黃富三教授演講「林朝棟如何發展霧峰林家的樟腦業?」紀要

 
講題: 林朝棟如何發展霧峰林家的樟腦業?
主講人: 黃富三教授(中央研究院臺灣史研究所兼任研究員)
主持人: 林玉茹教授(中央研究院臺灣史研究所研究員)
與談人: 許雪姬教授(中央研究院臺灣史研究所研究員)
時間: 2015 年 8 月 18 日(二)上午 10:00 至下午 1:00
地點: 中央研究院臺灣史研究所 802 室
撰寫人: 許雅玲(國立政治大學臺灣史研究所碩士)
 
黃富三教授演講「林朝棟如何發展霧峰林家的樟腦業?」紀要
 

  黃富三教授現為中央研究院臺灣史研究所兼任研究員,其研究領域為家族史、臺灣社會經濟史。黃教授近年投注相當多的心力解讀霧峰林家林朝棟 (1851-1904) 文書,[1] 並運用林朝棟文書撰寫《霧峰林家之復興》,討論林朝棟、林文欽等人在清末至日治初期間,走出林文察 (1828-1864) 戰死沙場、林文明 (1833-1870) 正法案的陰霾,重振家運的過程。[2] 此次演講主要報告《霧峰林家之復興》中討論林朝棟發展樟腦事業的篇章。

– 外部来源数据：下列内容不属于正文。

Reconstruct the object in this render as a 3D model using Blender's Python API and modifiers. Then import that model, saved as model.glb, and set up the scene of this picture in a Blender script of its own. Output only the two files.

  黃教授首先指出,過去關於霧峰林家經營樟腦業的研究相當多,但受限於史料,大多討論得不夠具體,對於發展脈絡的理解也不是很明確,甚至輾轉抄襲,以致真偽難辨。在整理、解讀林朝棟文書的過程之中,黃教授發現許多關於林朝棟經營樟腦業的書信,雖然不少書信日期不全或全缺、收發者不明,但經過考訂、比對,他認為信函產生的可能年代,主要是在林朝棟北上平定大嵙崁之役時,即光緒十七年 (1891) 年底至光緒十八年 (1892) 九月,據此推敲出大致的時間順序,變成可用的參考資料。[3] 這批書信蘊含的訊息相當豐富,此一報告是黃教授運用這些書信與既有的史料,重建林朝棟在清末投入開山撫番後,發展樟腦業的過程;並試圖解決先行研究無法解決的問題,像是合作對象、資金、銷路、生產組織等。

  出身霧峰林家下厝的林朝棟,在參與中法戰爭 (1883-1885) 後,與劉銘傳 (1836-1896) 關係良好,進而協助劉銘傳推動開山撫番事業。在 1886 至 1890 年官辦樟腦期間,他負責查緝私營樟腦,並可能曾經得到部分樟腦專賣權;1891 年開放民營之後,仍繼續負責監督樟腦產銷秩序,甚至與德國公泰洋行 (Butler & Co.) 合作出口樟腦、直接投資經營樟腦事業。[4] 林朝棟在經營樟腦上,深深受益於制度上的優勢,但到底其規模多大?如何經營?有誰參與?在林朝棟文書發現之前實無從得知。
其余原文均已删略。